Premium brand dealerships, known for their tony showrooms and VIP service, are breaking new ground for online purchasing and servicing tools as customers slowly shift to buying vehicles with minimal or even no face-to-face contact.
The Brampton, Ont.-based Policaro Group, which sells Acura, BMW, Lexus and Porsche, launched Policaro Access, a program that had been in development before the outbreak. But last April, it was ramped up as COVID-19 restricted customer access to dealerships.
“At least we had options for our customers, and we could quickly pivot at the height of the pandemic,” said Francesco Policaro, group CEO. The pandemic “really forced us to take a look at our business and how to deal with restrictions.”
COVID-19 has taught dealers across all segments that they have to offer consumers at least a hybrid purchase option as a “hedging bet against any disaster,” said Robert Karwel, senior manager of the automotive practice at J.D. Power Canada.
“It’s incumbent upon luxury dealers to lead the way in giving a luxury-level experience online.”
Policaro said his customers are now doing most of their research online and don’t need to go through the initial discovery phase at the dealership with sales staff.
Policaro Access sells vehicles three different ways: the traditional way at the dealership; a hybrid involving shopping online and then interacting with dealership employees; and an entirely contact-free approach.
The latter includes a digital consultation, live vehicle walkaround, self-service test drive — the customer can drive the vehicle without a consultant present — digital paperwork completion and home delivery that allows the vehicle to be tracked in real time.
The program offers a 24-hour service kiosk that lets customers book their appointment, drop off their vehicle and keys, book a loaner vehicle, track their service and pay for it without going into the dealership.
Customers can also use a valet service: the vehicle is picked up, serviced and sanitized, and dropped off at customer-designated location.
Customers also are encouraged to book road tests online.
Policaro Access has generated 300 home deliveries of new vehicles, almost double what had been projected, Policaro said.
“And on the after-sales side, we’ve realized efficiencies and cost-savings.”
ONLINE FUTURE
While digital-only transactions make up a small sliver of luxury-vehicle sales, dealers said they expect the trend will grow because online buyers tend to be younger and more tech savvy. “I’d be hard-pressed to find a client who hasn’t used some part of the online tools,” said Jay McKeen, dealer principal at Carter Cadillac, the luxury arm of the Jack Carter Auto Group in Calgary. When COVID-19 hit in early 2020, Carter team members discussed how they could build on General Motors’ Cadillac Live online platform, McKeen said.

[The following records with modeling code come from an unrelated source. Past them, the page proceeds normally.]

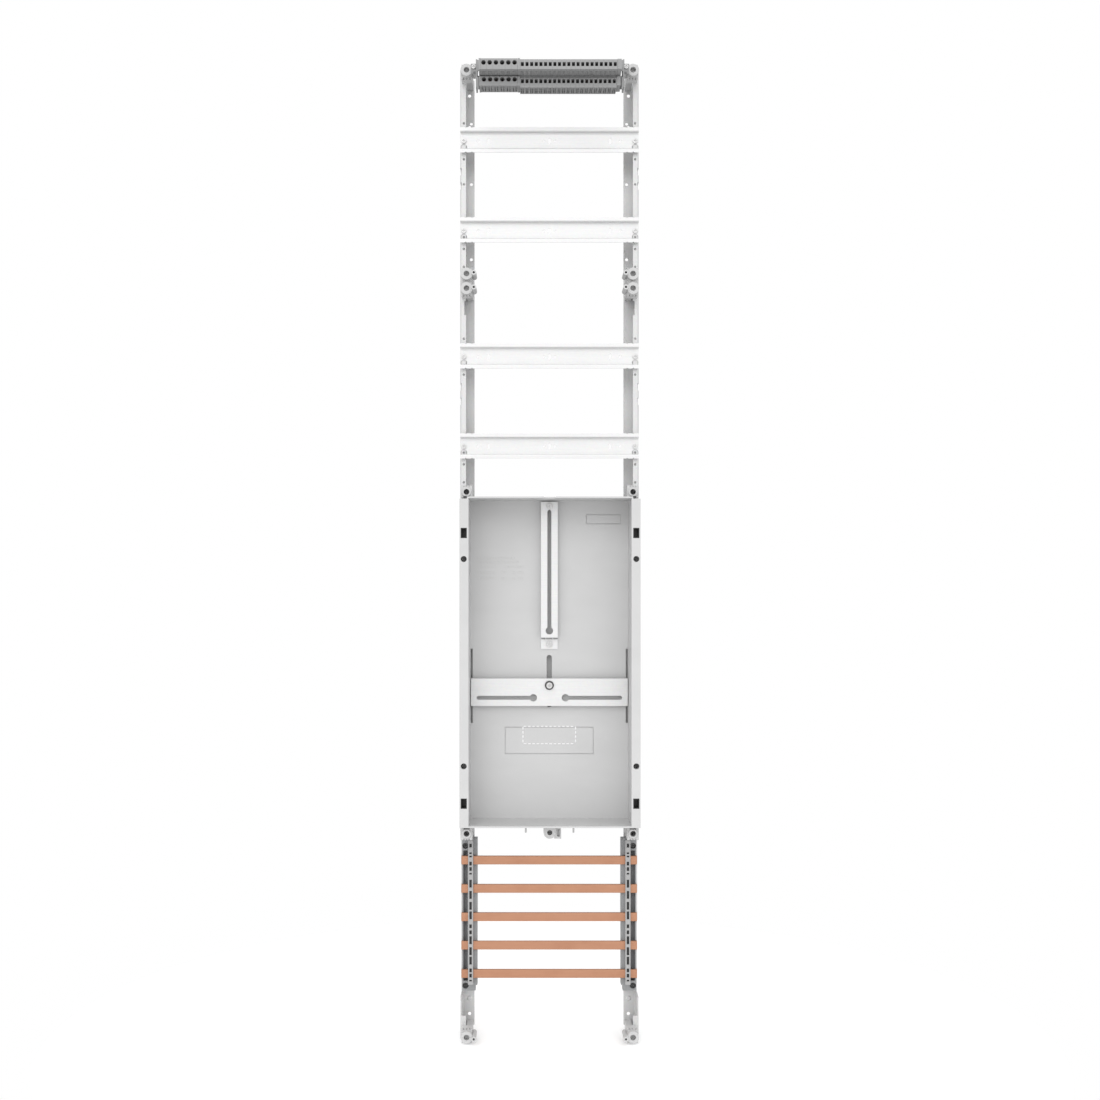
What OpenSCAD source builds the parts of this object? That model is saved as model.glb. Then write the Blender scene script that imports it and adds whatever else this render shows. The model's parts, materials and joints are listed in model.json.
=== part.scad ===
// Inner fittings of one meter field for a switchboard cabinet: side profiles, mounting rails,
// a two-tier terminal block, a meter tray with its adjustable cross, and five busbars.
// X is to the right, Z is up and the front faces -Y. The origin is the centre of the four
// cabinet fixing holes, on the back plane. Millimetres.
// Inside the modules, heights are counted from the kit's bottom edge, and "f" is the distance
// forward of the back plane.

/* [Grid] */
// Height of one fitting module
module_h = 300; // [295:1:305]
// Height of the meter tray's place in the grid
tray_place_h = 450; // [450:1:460]
// Width over the side profiles
frame_w = 248.6; // [247.6:0.2:249]
// Depth of the side profiles
frame_depth = 46; // [45:1:48]
// Sheet thickness of the side profiles
sheet = 1.5; // [1.2:0.1:1.5]
// Width of a profile's front flange
flange_w = 8; // [7.5:0.5:9]
// Width of a profile's back web
web_w = 18.3; // [18.3:0.1:19]
// Distance of the cabinet fixing holes from the kit's centreline
fix_x = 113; // [112:0.5:114]
// Distance of the cabinet fixing holes from the kit's ends
fix_end = 22; // [21:0.5:23]
// Diameter of the cabinet fixing holes
fix_hole_d = 4.8; // [4:0.2:5]

/* [Mounting rails] */
// Height of a mounting rail
rail_h = 35; // [35:1:35]
// Depth of a mounting rail
rail_depth = 7.5; // [7.5:0.5:8]
// Sheet thickness of a mounting rail
rail_sheet = 1; // [0.8:0.1:1.2]
// Height of the lower rail above its module's bottom edge
rail_low = 75; // [74:1:76]
// Distance between the two rails of a module
rail_pitch = 125; // [124:1:126]

/* [Cover posts] */
// Distance of the post bores from the centreline
post_x = 114.5; // [114:0.1:114.8]
// Distance of the post bores from the module's end
post_end = 10; // [10:0.5:11]
// Diameter of the post bore
post_bore_d = 7.8; // [7:0.2:8]
// Diameter of a tray post's raised ring
post_ring_d = 12.6; // [12:0.2:13]
// Diameter of a cover post's round collar
post_collar_d = 16.4; // [15.6:0.2:16.6]
// Distance of the collar's face from the profile's flange
post_reach = 28; // [27:1:29]
// Distance of the small boss from the centreline
boss_x = 104.2; // [104:0.1:104.8]
// Diameter of the small boss
boss_d = 6.8; // [6.6:0.2:8]
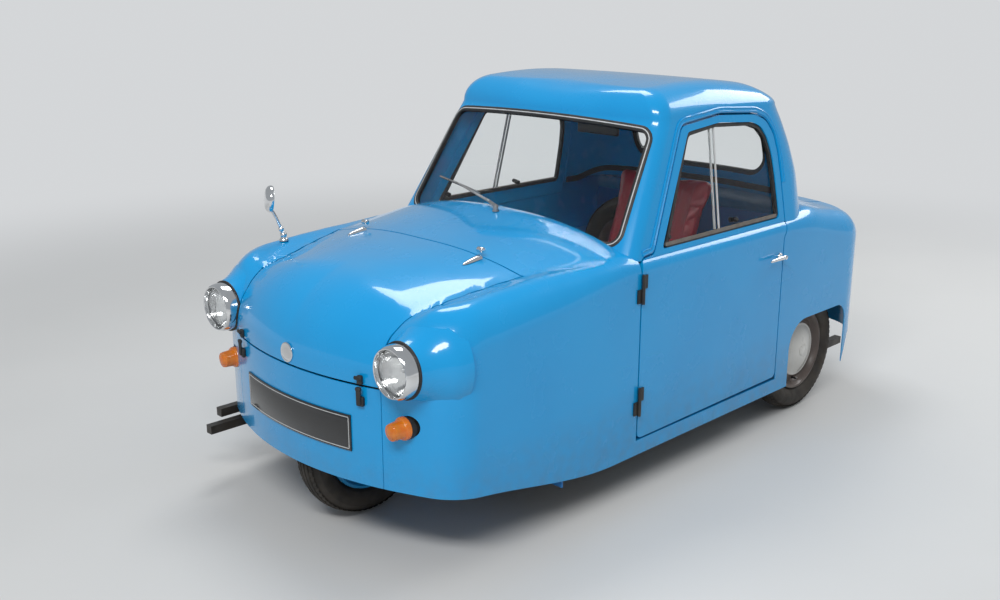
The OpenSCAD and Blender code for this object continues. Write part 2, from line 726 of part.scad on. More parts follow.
// Holes in the wings for the bowl, the rim and the indicator
module lamp_holes() {
    lamp_places(lamp_z) {
        cylinder(r = lamp_r - 12 + fit, h = far, $fn = 64);
        translate([0, 0, 40 - lamp_back_y - fit]) cylinder(r = lamp_r + fit, h = far, $fn = 64);
    }
    lamp_places(signal_z) cylinder(r = signal_r + fit, h = far, $fn = 48);
}
module headlamp_rims() {
    color(chrome) lamp_places(lamp_z) {
        translate([0, 0, -lamp_back_y]) cylinder(r = lamp_r - 12, h = 40, $fn = 64);
        translate([0, 0, 40 - lamp_back_y]) difference() {
            cylinder(r1 = lamp_r, r2 = lamp_r - 8, h = -lamp_face_y - 40 + lamp_back_y, $fn = 64);
            translate([0, 0, 12]) cylinder(r = lamp_r - 12, h = 60, $fn = 64);
        }
    }
}
module headlamp_lenses() {
    color("#e4e8ea") lamp_places(lamp_z) translate([0, 0, 52 - lamp_back_y + fit])
        rotate_extrude($fn = 64)
        intersection() {
            translate([0, -150]) circle(180, $fn = 96);
            square([lamp_r - 12 - fit, 60]);
        }
}
signal_z = 478;
signal_r = 37;
module indicator_lamps() {
    color("#e07414") lamp_places(signal_z) {
        translate([0, 0, 1196]) cylinder(r = signal_r, h = 60, $fn = 48);
        translate([0, 0, 1255]) cylinder(r1 = 32, r2 = 24, h = 36, $fn = 48);
    }
}
tail_lamp_x = 476;
tail_lamp_y = 1184;
tail_lamp_r = 34;
module tail_lamp_places() {
    both_sides() for (z = [560, 640]) translate([tail_lamp_x, 0, z]) rotate([-90, 0, 0]) children();
}
module tail_lamp_holes() {
    tail_lamp_places() cylinder(r = tail_lamp_r + fit, h = far, $fn = 48);
}
module tail_lamps() {
    color("#a01820") tail_lamp_places() translate([0, 0, tail_lamp_y]) {
        cylinder(r = tail_lamp_r, h = 50, $fn = 48);
        translate([0, 0, 50]) cylinder(r1 = tail_lamp_r - 4, r2 = tail_lamp_r - 12, h = 16, $fn = 48);
    }
}
plate_w = 539;
plate_h = 114;
plate_low_z = 364;
module number_plates() {
    color(black) {
        // Front plate follows the nose
        intersection() {
            translate([0, nose_r - nose_y, plate_low_z]) difference() {
                cylinder(r = nose_r + 6, h = plate_h, $fn = 360);
                translate([0, 0, -eps]) cylinder(r = nose_r + fit, h = plate_h + 2 * eps, $fn = 360);
            }
            block([-plate_w / 2, -far, 0], [plate_w / 2, -1000, far]);
        }
        // Rear plate stands on two spacers
        block([-260, tail_y + 8, 318], [260, tail_y + 12, 430]);
        for (s = [-1, 1]) translate([s * 90, tail_y - 2, 374]) rotate([-90, 0, 0]) cylinder(r = 12,
            h = 10.5, $fn = 32);
    }
}
wiper_pivot = [28, -446];
module wiper() {
    color(steel) {
        pivot_z = deck_z(wiper_pivot[0], wiper_pivot[1]);
        rod([wiper_pivot[0], wiper_pivot[1], pivot_z + 4 * fit], [wiper_pivot[0], wiper_pivot[1],
            pivot_z + 24], 9);
        rod([wiper_pivot[0], wiper_pivot[1], pivot_z + 18], [-250, -404, 972], 4);
        rod([-100, -416, 966], [-420, -372, 984], 4);
    }
}
wing_mirror_base = [-497, -975];
module mirrors() {
    color(chrome) {
        base_z = deck_z(-wing_mirror_base[0], wing_mirror_base[1]);
        base = [wing_mirror_base[0], wing_mirror_base[1], base_z];
        rod(base + [0, 0, fit], base + [0, 0, 14], 15);
        rod(base + [-1, -4, 17], base + [-12, -48, 128], 7);
        rod(base + [-12, -34, 150], base + [-4, -62, 158], 47);
        // Interior mirror hangs from the roof
        block([60, -64, 1178], [250, -44, 1236]);
        rod([155, -42, 1226], [155, -30, roof_deck_z(155, -30) - cab_t - 4 * fit], 7);
    }
}

// ---- Cabin ----

module dashboard() {
    color(body_blue) {
        block([-538, -392, 740], [538, -352, 828]);
        both_sides() block([440, bulkhead_y, 752], [460, -392, 772]);
    }
}
module tiller() {
    color(black) {
        rod([60, bulkhead_y + 6.5, 520], [60, -270, 720], 14);
        rod([-110, -270, 724], [230, -270, 724], 12);
    }
}
seat_x = 95;
seat_w = 430;
cushion_z = 330;
cushion_t = 120;
seat_front_y = -240;
seat_rear_y = 210;
module seat_frame() {
    color(black) {
        for (s = [-1, 1]) {
            block([seat_x + s * 185 - 15, seat_front_y + 20, floor_z + floor_t], [seat_x + s * 185 + 15,
                seat_front_y + 50,
                cushion_z - 20]);
            block([seat_x + s * 185 - 15, seat_rear_y - 10, floor_z + floor_t], [seat_x + s * 185 + 15,
                seat_rear_y + 20,
                cushion_z - 20]);
            translate([seat_x + s * 120, seat_rear_y, cushion_z + cushion_t]) rotate([-back_lean, 0, 0])
                block([-12, back_t + fit, -160], [12, back_t + 20, 420]);
        }
        block([seat_x - 200, seat_front_y + 10, cushion_z - 20], [seat_x + 200, seat_rear_y + 75,
            cushion_z - fit]);
    }
}
module seat_cushion() {
    color(burgundy) block([seat_x - seat_w / 2, seat_front_y, cushion_z],
        [seat_x + seat_w / 2, seat_rear_y - 30, cushion_z + cushion_t]);
}
back_lean = 20;
back_t = 90;
back_h = 562;
module seat_back() {
    color(burgundy) translate([seat_x, seat_rear_y, cushion_z + cushion_t]) rotate([-back_lean, 0, 0])
        block([-seat_w / 2, 0, -80], [seat_w / 2, back_t, back_h]);
}
spare_x = -170;
spare_z = 575;
module spare_wheel() {
    color(black) translate([spare_x, back_wall_y - skin - fit - tyre_w / 2, spare_z]) rotate([90, 0, 0]) {
        tyre_shape();
        cylinder(r = rim_r, h = 10, center = true, $fn = 96);
    }
}
engine_low_z = 270;
module engine_block() {
    color(steel) block([-180, 870, engine_low_z], [180, 1120, 570]);
}
tail_pipe_z = 245;
module exhaust() {
    color(steel) {
        rod([-150, 1205, 300], [190, 1205, 300], 42);
        rod([-90, 1120 + fit, 320], [-90, 1200, 320], 16);
        rod([-120, 1215, 270], [-120, 1314, tail_pipe_z], 14);
    }
}

// ---- Wheels, axle and fork ----

tyre_flat = 6;
module tyre_shape() {
    section_r = (tyre_r - rim_r + tyre_flat + 12) / 2;
    rotate_extrude($fn = 120) intersection() {
        translate([tyre_r + tyre_flat - section_r, 0]) scale([1, tyre_w / 2 / section_r])
            circle(section_r, $fn = 48);
        translate([rim_r, -tyre_w]) square([tyre_r - rim_r, 2 * tyre_w]);
    }
}
// Rim with its disc and a domed hub cap on the +Z side, on the axle Z
hub_r = 26;
cap_r = 110;
module rim_shape(cap) {
    difference() {
        union() {
            rotate_extrude($fn = 96) polygon([[rim_r - 12, -38], [rim_r - fit, -38], [rim_r - fit, 38],
                [rim_r - 12, 38],
                [rim_r - 12, 14], [70, 24], [70, 16], [rim_r - 12, 6]]);
            cylinder(r = 74, h = 8, $fn = 64);
            translate([0, 0, 6]) cylinder(r = 74, h = 18, $fn = 64);
            translate([0, 0, -30]) cylinder(r = hub_r, h = 40, $fn = 48);
            if (cap) translate([0, 0, 22]) intersection() {
                cylinder(r = cap_r, h = 40, $fn = 96);
                translate([0, 0, 36 - 180]) sphere(180, $fn = 96);
            }
        }
        translate([0, 0, -60]) cylinder(r = axle_r + fit, h = 75, $fn = 48);
    }
}
module rear_axle() {
    color(steel) {
        rod([-rear_track_half + 40, rear_axle_y, tyre_r], [rear_track_half - 40, rear_axle_y, tyre_r],
            24);
        rod([-rear_track_half - 12, rear_axle_y, tyre_r], [rear_track_half + 12, rear_axle_y, tyre_r],
            axle_r);
        both_sides() {
            block([rail_x - 12, arm_front_y, floor_z + 40], [rail_x + 12, rear_axle_y - 10, floor_z +
                70]);
            block([rail_x - 12, rear_axle_y - 40, floor_z + 40], [rail_x + 12, rear_axle_y, tyre_r + 10]);
        }
    }
}
module rear_wheel_place(side) {
    translate([side * rear_track_half, rear_axle_y, tyre_r]) rotate([0, side * 90, 0]) children();
}
module rear_tyre(side) {
    color(black) rear_wheel_place(side) tyre_shape();
}
module rear_rim(side) {
    color("#b4b8ba") rear_wheel_place(side) rim_shape(true);
}
crown_low_z = 2 * tyre_r + 18;
crown_high_z = crown_low_z + 26;
blade_x = tyre_w / 2 + 18;
module front_fork() {
    color(black) translate([0, front_axle_y, 0]) {
        block([-blade_x - 12, -24, crown_low_z], [blade_x + 12, 24, crown_high_z]);
        translate([0, 0, crown_high_z - 1]) cylinder(r = stem_r, h = head_high_z - crown_high_z + 8,
            $fn = 48);
        translate([0, 0, head_high_z + 2]) cylinder(r = stem_r + 8, h = 10, $fn = 48);
        for (s = [-1, 1]) block([s * blade_x - 6 + s * 6, -20, tyre_r - 24], [s * blade_x + 6 + s * 6,
            20, crown_low_z + 10]);
        translate([-blade_x - 12, 0, tyre_r]) rotate([0, 90, 0]) cylinder(r = axle_r, h = 2 * blade_x +
            24, $fn = 48);
    }
}
module front_wheel_place() {
    translate([0, front_axle_y, tyre_r]) rotate([0, 90, 0]) children();
}
module front_tyre() {
    color(black) front_wheel_place() tyre_shape();
}
module front_rim() {
    color(body_blue) front_wheel_place() difference() {
        union() {
            rotate_extrude($fn = 96) polygon([[rim_r - 12, -38], [rim_r - fit, -38], [rim_r - fit, 38],
                [rim_r - 12, 38],
                [rim_r - 12, 4], [hub_r - 4, 4], [hub_r - 4, -4], [rim_r - 12, -4]]);
            translate([0, 0, -40]) cylinder(r = hub_r, h = 80, $fn = 48);
        }
        translate([0, 0, -60]) cylinder(r = axle_r + fit, h = 120, $fn = 48);
    }
}

chassis_frame();
carrier_irons();
floor_pan();
bulkheads();
nose_panel();
front_wing(1);  // front_wing_left
front_wing(-1);  // front_wing_right
scuttle_panel();
bonnet();
bonnet_hinges();
bonnet_catches();
nose_latches();
cab_shell();
window_glass();
window_seals();
sills();
rear_quarter(1);  // rear_quarter_left
rear_quarter(-1);  // rear_quarter_right
tail_panel();
engine_lid();
lid_hinges();
door(1);  // door_left
door(-1);  // door_right
door_glass(1);  // door_glass_left
door_glass(-1);  // door_glass_right
door_handle(1);  // door_handle_left
door_handle(-1);  // door_handle_right
door_hinges();
hinge_leaves(1);  // hinge_leaves_left
hinge_leaves(-1);  // hinge_leaves_right
headlamp_rims();
headlamp_lenses();
indicator_lamps();
tail_lamps();
number_plates();
wiper();
mirrors();
dashboard();
tiller();
seat_frame();
seat_cushion();
seat_back();
spare_wheel();
engine_block();
exhaust();
rear_axle();
front_fork();
front_tyre();
front_rim();
rear_tyre(1);  // rear_tyre_left
rear_rim(1);  // rear_rim_left
rear_tyre(-1);  // rear_tyre_right
rear_rim(-1);  // rear_rim_right
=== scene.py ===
import math

import bmesh
import bpy
import numpy as np
from mathutils import Matrix, Vector
from mathutils.bvhtree import BVHTree


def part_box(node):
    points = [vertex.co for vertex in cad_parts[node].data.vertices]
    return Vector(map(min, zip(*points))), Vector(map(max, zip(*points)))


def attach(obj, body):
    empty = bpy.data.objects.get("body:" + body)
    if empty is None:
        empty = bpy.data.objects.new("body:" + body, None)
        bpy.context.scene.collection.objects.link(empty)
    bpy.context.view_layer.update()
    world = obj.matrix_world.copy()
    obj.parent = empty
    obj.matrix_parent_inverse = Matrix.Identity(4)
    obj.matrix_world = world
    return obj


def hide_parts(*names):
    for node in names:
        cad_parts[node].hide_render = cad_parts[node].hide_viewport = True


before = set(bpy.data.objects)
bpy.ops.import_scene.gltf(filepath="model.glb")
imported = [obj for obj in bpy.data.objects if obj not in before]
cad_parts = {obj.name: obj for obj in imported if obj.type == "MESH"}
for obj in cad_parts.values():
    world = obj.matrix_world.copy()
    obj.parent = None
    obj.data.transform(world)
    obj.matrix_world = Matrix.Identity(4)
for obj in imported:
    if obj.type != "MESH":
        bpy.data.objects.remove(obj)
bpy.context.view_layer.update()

# Looks of a small three wheeled car. Metres, +X the car's left, the nose faces -Y, +Z up.
# The outer surfaces repeat the CAD source's formulas at a finer pitch.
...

“We wanted to create Carter Live, where people could reach us from a remote location at any hour of the day,” he said. Adapting the tool to the dealership’s needs “didn’t take a lot of new tech.”
Cadillac Live provides an immersive online experience with the brand’s vehicles. Potential buyers can connect with an on-screen agent, who delivers a personalized walkaround of the vehicle and answers questions.
The tool can also be used as an exclusive perk for Cadillac owners, McKeen said. For example, the dealership recently invited those who had prepurchased a 2021 Escalade to attend an online closeup look at the vehicle.
“The customer got to see it and experience it,” McKeen said. “That really went over well with our client base.”
Carter Live Connect goes beyond the GM tool, enabling buyers to complete the entire transaction online, arrange financing and take delivery without setting foot in the dealership.
IN-PERSON ‘SPECIAL’
Yet the dealership found that only about eight per cent of buyers were willing to do everything online.
“That one surprised us,” McKeen said. “When you’re buying a luxury vehicle, people still want that special treatment.”
Buyers who want to go entirely touchless tend to be in their mid-30s to mid-40s and have researched a vehicle so thoroughly online that they often don’t ask for a test drive, McKeen said.
Despite the pandemic, Carter Cadillac managed to sell about 400 new vehicles in 2020 — a relief for the dealership, which opened in February 2019.
“I had grave doubts in April [2020] about the ($16 million) investment we made” in a standalone store, McKeen said. Online retailing has helped boost sales, he said, adding that 2020 sales “came in at 90 per cent of” projections made in 2019.
The pandemic sped up the trend to online that had been developing for years, said John Bardwell, an automotive product specialist with Bond Brand Loyalty in Toronto.
“It was not the consumers who were dragging their heels, it was the dealers,” he said. “But COVID made dealers realize that this [online transaction] is actually better for them.”
Instead of being in the “sweatbox” of a showroom, Bardwell said, customers can complete their transaction in the comfort of their own home.
“They’re actually dropping more money because it’s calm. They don’t feel the need to haggle.”